Se llama Celia, como se llamaba mi abuela, y es de Paraguay. Los días que viene a casa me encierro en el baño y leo, con la excusa de no molestar. Estos días paradójicamente ‘Manual para mujeres de la limpieza’ de Lucia Berlin. Celia cree que tengo algún problema proctológico y cuando salgo del baño se solidariza, como si mirarme le diera acidez. A veces la acompañan otras mujeres, también paraguayas. Hablan en guaraní. Desde la taza del váter me gusta imaginar que preparan dardos envenenados como croquetas.

Celia es menuda, de piel oscura y brazos largos que le cuelgan casi hasta las rodillas.
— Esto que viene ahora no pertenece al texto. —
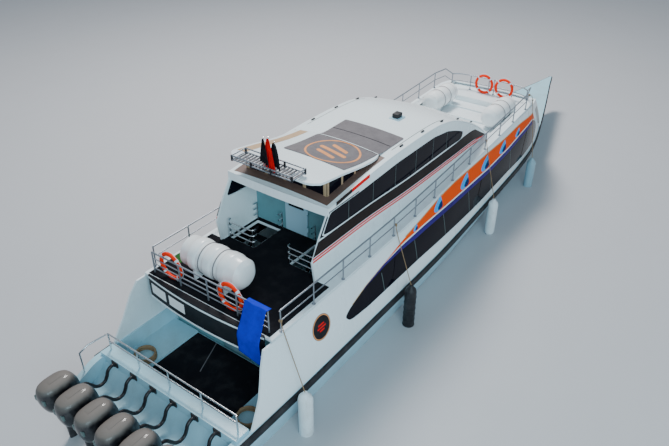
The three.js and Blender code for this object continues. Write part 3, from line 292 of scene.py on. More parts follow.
# Shapes: each gives (points, faces).
def inside(point, loop):
    """Whether a point lies within a loop."""
    x, y = point
    hit = False
    for (x0, y0), (x1, y1) in zip(loop, loop[1:] + loop[:1]):
        if (y0 > y) != (y1 > y) and x < (x1 - x0) * (y - y0) / (y1 - y0) + x0:
            hit = not hit
    return hit


def far_from(point, loop, gap):
    """Whether a point keeps a gap from a loop."""
    p = Vector(point)
    for a, b in zip(loop, loop[1:] + loop[:1]):
        a, b = Vector(a), Vector(b)
        t = max(0.0, min(1.0, (p - a).dot(b - a) / max((b - a).length_squared, 1e-12)))
        if (p - a.lerp(b, t)).length < gap:
            return False
    return True


def densed(loop, step):
    """The loop with points added along its sides."""
    out = []
    for a, b in zip(loop, loop[1:] + loop[:1]):
        count = max(1, round(max(abs(b[0] - a[0]) / step[0], abs(b[1] - a[1]) / step[1])))
        out += [(a[0] + (b[0] - a[0]) * i / count, a[1] + (b[1] - a[1]) * i / count) for i in range(count)]
    return out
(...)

Tiene una edad indefinida entre los cuarenta y cinco y los sesenta y cinco. Llegó a nuestras vidas cuando Lur se quedó embarazada y el médico no la dejaba moverse. Antes venía otra, Winnie, que se volvió a Ciudad del Este a montar un negocio de telas. Y antes que Winnie, venía Liz. Su pareja trabajaba de cocinero en un beach club y le pegaba. Tenían dos hijos y cuando se quedó embarazada del tercero huyó a Paraguay. Cuando él se enteró decidió someterse a una operación de reducción de estómago.